I’ve been working on a side project. For two years, and now the deadline is less than a month – and we’re in a panic. Almost all we do right now is work on the book. In about two weeks, it’ll be all that we do. So to say I’ve watched two movies in the past week is actually a big deal. To say that I’ve watched the same movie twice is actually a bigger deal.

But I have never enjoyed a Woody Allen film so much and I think it’s incredible that I never hear people talk about “Deconstructing Harry.” That’s actually why I watched it twice. To see if it really was as good as I thought. It really is. Very dark humor. Really imaginative set ups. The screenplay is killer. And some of the characters are just seriously outstanding.

(Except one. Judy Davis is so maddeningly cartoon-ish she almost ruins the movie. But once you are firmly past her first soap operatic performance, everyone else nails it.)
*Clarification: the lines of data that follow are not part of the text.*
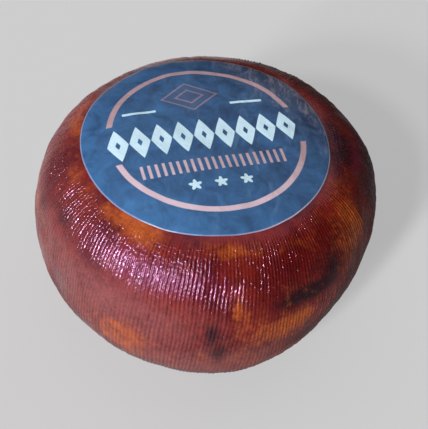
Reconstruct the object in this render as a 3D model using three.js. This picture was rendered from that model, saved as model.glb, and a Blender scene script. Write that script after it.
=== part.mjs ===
// A small whole cheese pressed in a cloth: a squat ball with a broad, nearly flat crown, a soft
// shoulder and a belly that rounds in to a small flat base. A round film label lies on the crown.
// Millimetres, +Z up, the front faces -Y, and the origin is at the middle of the bounding box, on
// the surface that the cheese stands on.

import * as THREE from 'three';

// Body of the cheese
const ringMeanRadius = 85;       // plan radius of the widest ring, averaged round
const crownRise = 52;            // from the widest ring up to the crown
const bellyDrop = 52;            // from the widest ring down to where the round belly would end
const baseCut = 0.93;            // share of the belly drop that is left above the flat base
const crownPowers = { across: 5, up: 2.12 };    // of the upper outline, 2 and 2 are an ellipse
const bellyPowers = { across: 1.7, up: 2.78 };  // of the lower outline

// The plan is a slight oval and a little three-sided: shares of the radius, angles in radians
const ovalShare = 0.027;
const ovalTurn = -0.6;
const eggShare = 0.017;
const eggTurn = 0.24;

// Soft dents and swellings of a hand-turned cheese: angle up the outline and angle round from the
// front, both in degrees, and the share of the radius that is lost or gained in the middle
const slumps = [
  { up: -20, round: 60, share: -0.032 },
  { up: 50, round: 140, share: -0.035 },
  { up: 50, round: -110, share: -0.021 },
  { up: 45, round: -60, share: 0.021 },
  { up: -15, round: 15, share: 0.014 },
];
const slumpSpread = 30;          // degrees from the middle to where a third is left

// Round label on the crown
const labelRadius = 57.6;
const labelCentre = { x: -6.1, y: -2.6 };
const labelThickness = 0.5;
const labelGap = 0.35;           // clearance between the rind and the label's back

// Fineness of the meshes
const azimuthSteps = 72;
const crownSteps = 18;
const bellySteps = 11;
const labelRings = 8;

const baseDrop = bellyDrop * baseCut;
const baseAngle = -Math.asin(baseCut ** (bellyPowers.up / 2));

// Plan radius of the widest ring in the direction ph, an angle round from the front towards +X.
function ringRadius(ph) {
  const oval = ovalShare * Math.cos(2 * (ph - ovalTurn));
  const egg = eggShare * Math.cos(3 * (ph - eggTurn));
  return ringMeanRadius * (1 + oval + egg);
}

// Share of the radius that the slumps add at one point, fading out towards the crown's middle.
function slumpShare(t, ph) {
  const degrees = THREE.MathUtils.radToDeg;
  let share = 0;
  for (const slump of slumps) {
    const above = (degrees(t) - slump.up) / slumpSpread;
    const turn = THREE.MathUtils.euclideanModulo(degrees(ph) - slump.round + 180, 360) - 180;
    share += slump.share * Math.exp(-(above ** 2) - (turn / slumpSpread) ** 2);
  }
  return share * Math.cos(t) ** (2 / crownPowers.across);
}

// Plan distance of the rind: a superellipse outline, with powers of the cosine across and of the
// sine up. The angle t runs from baseAngle at the flat base, through 0 at the widest ring, to a
// quarter turn at the crown.
function planDistance(t, ph) {
  const powers = t > 0 ? crownPowers : bellyPowers;
  return ringRadius(ph) * Math.cos(t) ** (2 / powers.across) * (1 + slumpShare(t, ph));
}

function rindHeight(t) {
  const powers = t > 0 ? crownPowers : bellyPowers;
  const rise = t > 0 ? crownRise : -bellyDrop;
  return rise * Math.abs(Math.sin(t)) ** (2 / powers.up) + baseDrop;
}

function rindPoint(t, ph) {
  const plan = planDistance(t, ph);
  return [plan * Math.sin(ph), -plan * Math.cos(ph), rindHeight(t)];
}

// Height of the crown's surface over a plan position, found by halving the range of angles.
function crownHeight(x, y) {
  const ph = Math.atan2(x, -y);
  let low = 0;
  let high = Math.PI / 2;
  for (let step = 0; step < 40; step += 1) {
    const middle = (low + high) / 2;
    if (planDistance(middle, ph) > Math.hypot(x, y)) low = middle;
    else high = middle;
  }
  return rindHeight(high);
}

function geometryOf(points, faces) {
  const geometry = new THREE.BufferGeometry();
  geometry.setAttribute('position', new THREE.Float32BufferAttribute(points.flat(), 3));
  geometry.setIndex(faces.flat());
  geometry.computeVertexNormals();
  return geometry;
}

// Triangles between two closed rings of points, the second one lying above or inside the first.
function band(first, second, count) {
  const faces = [];
  for (let i = 0; i < count; i += 1) {
    const j = (i + 1) % count;
    faces.push([first + i, first + j, second + j], [first + i, second + j, second + i]);
  }
  return faces;
}

// Triangles from a closed ring to one point, facing up as seen with the ring running forwards.
function fan(ring, tip, count) {
  const faces = [];
  for (let i = 0; i < count; i += 1) faces.push([ring + i, ring + ((i + 1) % count), tip]);
  return faces;
}

function flipped(faces) {
  return faces.map(([a, b, c]) => [a, c, b]);
}

// The whole cheese: rings from the base edge up to the crown, closed by a fan at each end.
function cheeseGeometry() {
  const points = [];
  const faces = [];
  const rows = bellySteps + crownSteps;
  for (let row = 0; row < rows; row += 1) {
    for (let i = 0; i < azimuthSteps; i += 1) {
      const ph = (2 * Math.PI * i) / azimuthSteps;
      const below = row < bellySteps;
      const climb = below ? 1 - row / bellySteps : 1 - (row - bellySteps) / crownSteps;
      const t = below ? baseAngle * climb : (Math.PI / 2) * (1 - climb ** 2);
      points.push(rindPoint(t, ph));
    }
    if (row > 0) faces.push(...band((row - 1) * azimuthSteps, row * azimuthSteps, azimuthSteps));
  }
  const baseMiddle = points.length;
  points.push([0, 0, 0]);
  points.push([0, 0, crownRise + baseDrop]);
  faces.push(...flipped(fan(0, baseMiddle, azimuthSteps)));
  faces.push(...fan((rows - 1) * azimuthSteps, baseMiddle + 1, azimuthSteps));
  return geometryOf(points, faces);
}

// The label: a back sheet and a face sheet that follow the crown, joined round the cut edge.
function labelGeometry() {
  const points = [];
  const faces = [];
  const sheetSize = labelRings * azimuthSteps + 1;
  for (const lift of [labelGap, labelGap + labelThickness]) {
    for (let ring = labelRings; ring > 0; ring -= 1) {
      for (let i = 0; i < azimuthSteps; i += 1) {
        const turn = (2 * Math.PI * i) / azimuthSteps;
        const x = labelCentre.x + labelRadius * (ring / labelRings) * Math.sin(turn);
        const y = labelCentre.y - labelRadius * (ring / labelRings) * Math.cos(turn);
        points.push([x, y, crownHeight(x, y) + lift]);
      }
    }
    points.push([labelCentre.x, labelCentre.y, crownHeight(labelCentre.x, labelCentre.y) + lift]);
  }
  for (const [start, turned] of [[0, true], [sheetSize, false]]) {
    const sheet = [];
    for (let ring = 1; ring < labelRings; ring += 1) {
      const outer = start + (ring - 1) * azimuthSteps;
      sheet.push(...band(outer, outer + azimuthSteps, azimuthSteps));
    }
    sheet.push(...fan(start + (labelRings - 1) * azimuthSteps, start + sheetSize - 1, azimuthSteps));
    faces.push(...(turned ? flipped(sheet) : sheet));
  }
  faces.push(...band(0, sheetSize, azimuthSteps));
  return geometryOf(points, faces);
}

function rindMaterial() {
  return new THREE.MeshStandardMaterial({ color: 0x7a2f22, roughness: 0.3, metalness: 0 });
}

function labelMaterial() {
  return new THREE.MeshStandardMaterial({ color: 0x42648c, roughness: 0.35, metalness: 0 });
}

function namedMesh(name, geometry, material) {
  const mesh = new THREE.Mesh(geometry, material);
  mesh.name = name;
  return mesh;
}

const cheeseOfCloth = new THREE.Group();
const cheese = namedMesh('cheese', cheeseGeometry(), rindMaterial());
const label = namedMesh('label', labelGeometry(), labelMaterial());
cheeseOfCloth.add(cheese, label);

// The group is slid sideways so that the middle of the cheese's box stands over the origin.
const middle = new THREE.Box3().setFromObject(cheese).getCenter(new THREE.Vector3());
cheeseOfCloth.position.set(-middle.x, -middle.y, 0);

export default cheeseOfCloth;
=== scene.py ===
import math

import bpy
import numpy as np
from mathutils import Matrix, Vector


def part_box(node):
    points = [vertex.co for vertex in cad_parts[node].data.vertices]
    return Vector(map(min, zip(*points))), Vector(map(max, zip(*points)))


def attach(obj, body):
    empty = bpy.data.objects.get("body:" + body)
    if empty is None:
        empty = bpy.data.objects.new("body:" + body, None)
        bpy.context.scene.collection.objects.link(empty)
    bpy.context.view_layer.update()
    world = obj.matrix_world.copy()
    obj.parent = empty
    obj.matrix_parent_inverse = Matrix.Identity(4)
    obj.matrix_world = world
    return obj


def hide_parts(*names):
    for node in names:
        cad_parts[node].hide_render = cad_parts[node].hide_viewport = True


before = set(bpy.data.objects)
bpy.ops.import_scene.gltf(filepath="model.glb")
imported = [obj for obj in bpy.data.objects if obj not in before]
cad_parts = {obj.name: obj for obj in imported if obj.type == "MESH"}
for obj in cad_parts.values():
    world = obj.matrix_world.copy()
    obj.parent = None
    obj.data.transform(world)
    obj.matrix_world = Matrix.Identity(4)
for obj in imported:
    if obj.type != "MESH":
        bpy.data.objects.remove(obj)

scene = bpy.context.scene
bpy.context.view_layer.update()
cheeseLow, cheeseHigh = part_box("cheese")
labelLow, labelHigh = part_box("label")
labelMiddle = (labelLow + labelHigh) / 2
labelRadius = (labelHigh.x - labelLow.x) / 2
mm = 0.001
print("frame loaded: one cheese with its label")

# The smooth ball, in shares of its mean ring radius. A climb is the angle up its outline, from
# below 0 at the flat base, through 0 at the widest ring, to a quarter turn at the crown. A turn is
# counted round from the front, towards +X.
ball = {
    "crownAcross": 5.0, "crownUp": 2.12,      # powers of the outline above the widest ring
    "bellyAcross": 1.7, "bellyUp": 2.78,      # and below it
    "baseCut": 0.93,                          # share of the belly's full drop kept above the base
    "ovalShare": 0.027, "ovalTurn": -0.6,
    "eggShare": 0.017, "eggTurn": 0.24,
    # slumps: degrees of climb, degrees of turn, share of the radius
    "slumps": [(-20, 60, -0.032), (50, 140, -0.035), (50, -110, -0.021),
               (45, -60, 0.021), (-15, 15, 0.014)],
    "slumpSpread": 30,                        # degrees
}
height = cheeseHigh.z - cheeseLow.z
crownRise = height / (1 + ball["baseCut"])      # the crown rises as far as the belly would drop
ringHeight = height - crownRise
baseClimb = -math.asin(ball["baseCut"] ** (ball["bellyUp"] / 2))


# Degrees from a middle to a turn, the shorter way round.
def degreesBeside(turn, middle):
    return (np.degrees(turn) - middle + 180) % 360 - 180


# Share of the mean radius = (1 + oval + egg) x cos(climb)^(2/across) x (1 + slumps), where each
# slump is a Gaussian dent or swelling that fades to nothing in the middle of the crown.
def planShare(climb, turn):
    oval = ball["ovalShare"] * np.cos(2 * (turn - ball["ovalTurn"]))
    egg = ball["eggShare"] * np.cos(3 * (turn - ball["eggTurn"]))
    across = np.where(climb > 0, ball["crownAcross"], ball["bellyAcross"])
    slump = 0.0
    for atClimb, atTurn, share in ball["slumps"]:
        above = (np.degrees(climb) - atClimb) / ball["slumpSpread"]
        beside = degreesBeside(turn, atTurn) / ball["slumpSpread"]
        slump = slump + share * np.exp(-above ** 2 - beside ** 2)
    cosine = np.maximum(np.cos(climb), 1e-9)
    fading = slump * cosine ** (2 / ball["crownAcross"])
    return (1 + oval + egg) * cosine ** (2 / across) * (1 + fading)


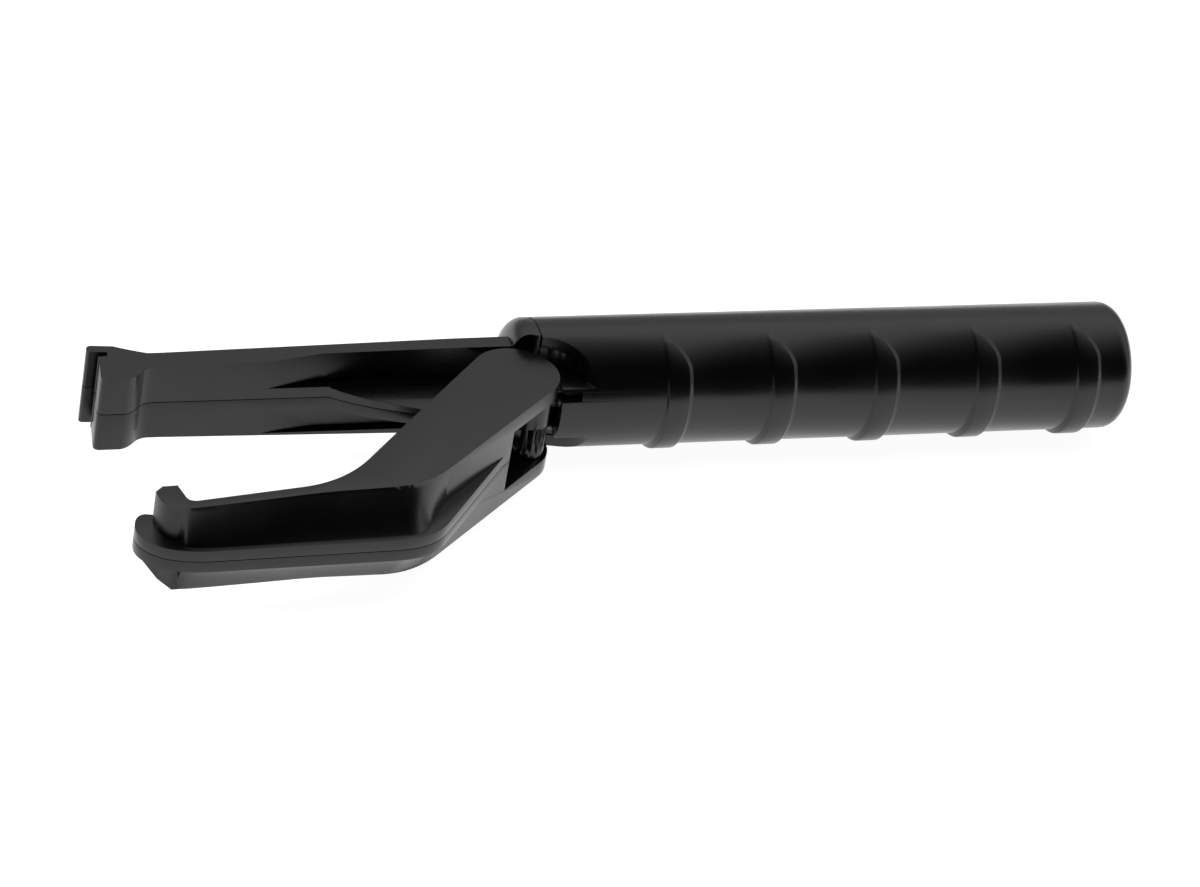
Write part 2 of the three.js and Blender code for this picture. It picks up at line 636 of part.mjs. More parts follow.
LEVER_SCREWS.forEach((s, i) => {
  holder.add(toMesh(`lever_screw_${i + 1}`, shellScrew(s, seats[i], headDepth), STEEL));
});
const nut = rodX(NUT_X[0], NUT_X[1], 4, rodLine, 0, 6).subtract(rodX(0, 100, ROD_R + GAP, rodLine, 0, 20));
holder.add(toMesh('rod_nut', nut, STEEL));

// Stand the holder on its own box: origin at the bottom centre.
const bounds = new THREE.Box3().setFromObject(holder, true);
holder.position.set(-(bounds.min.x + bounds.max.x) / 2, -(bounds.min.y + bounds.max.y) / 2, -bounds.min.z);

export default holder;
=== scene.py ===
import json
import math

import bmesh
import bpy
from mathutils import Matrix, Vector


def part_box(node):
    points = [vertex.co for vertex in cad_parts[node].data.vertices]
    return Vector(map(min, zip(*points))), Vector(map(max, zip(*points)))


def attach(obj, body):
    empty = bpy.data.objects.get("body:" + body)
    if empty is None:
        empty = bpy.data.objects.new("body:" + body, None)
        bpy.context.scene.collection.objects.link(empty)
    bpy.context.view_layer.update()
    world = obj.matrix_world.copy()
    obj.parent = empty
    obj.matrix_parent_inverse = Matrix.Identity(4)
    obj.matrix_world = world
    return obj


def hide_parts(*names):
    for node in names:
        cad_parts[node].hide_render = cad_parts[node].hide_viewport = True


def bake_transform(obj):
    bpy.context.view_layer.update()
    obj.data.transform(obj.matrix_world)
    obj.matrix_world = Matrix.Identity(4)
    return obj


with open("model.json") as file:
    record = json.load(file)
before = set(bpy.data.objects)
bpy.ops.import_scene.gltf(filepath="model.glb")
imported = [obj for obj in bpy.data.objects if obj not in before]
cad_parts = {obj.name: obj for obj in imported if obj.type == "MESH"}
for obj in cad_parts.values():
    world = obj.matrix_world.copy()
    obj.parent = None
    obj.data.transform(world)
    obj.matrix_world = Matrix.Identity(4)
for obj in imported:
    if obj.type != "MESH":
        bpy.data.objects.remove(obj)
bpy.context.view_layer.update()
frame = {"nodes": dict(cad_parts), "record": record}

MM = 0.001
SEAM = 0.1  # half of the dark parting line between two half-shells
FAR = 20  # reach of a cutter that goes right through
CLOSE_DEG = 25.2  # lever travel from open to shut
OUTER_DEG = 42  # direction of the lever's outer diagonal edge, off -X
INNER_DEG = 47.3  # and of its inner one
SCREW_HEAD_HOLE_R, SCREW_SHANK_HOLE_R, SCREW_SEAT = 2.5, 1.5, 1.6

# ---- where things are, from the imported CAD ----
pin_lo, pin_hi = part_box("pivot_pin")
tube_lo, tube_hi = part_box("handle_tube")
PIVOT = (3.4, -16.6)
pivot_row = (pin_lo + pin_hi) / 2
ORIGIN = pivot_row - Vector((PIVOT[0], PIVOT[1], 0)) * MM


def local(v):
    """A point of the row frame, in metres, as millimetres in the grip's frame."""
    return (Vector(v) - ORIGIN) / MM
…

Onto the perfect scene – it is so good it makes me clutch my hands in tiny fists and shake them like I’ve won a pony. It’s the scene with the two old Jewish ladies. If you’ve never seen it, I’m not going to tell you anything about it. Because the best thing about this scene is that you are completely unprepared for every second that reveals itself.

Those of you who have seen it – how about those actresses? Are they actresses? Because I don’t know how anyone could’ve “acted” those parts. And if they weren’t actresses…the dialogue! How could they have delivered that so perfectly?? I loved everything. Their clothing. The set design of the bar mitzvah before we see them again at the apartment. Her husband! Good god where did they find him?

Rent the movie. The whole movie is exceptional. But you’ll know what I’m talking about when you get to this awfully perfect moment.

And just a quick bonus: the scene between Woody Allen and Billy Crystal? When they are talking about sleeping with women? If I ever wrote dialogue like that, I would seriously fall in love with myself.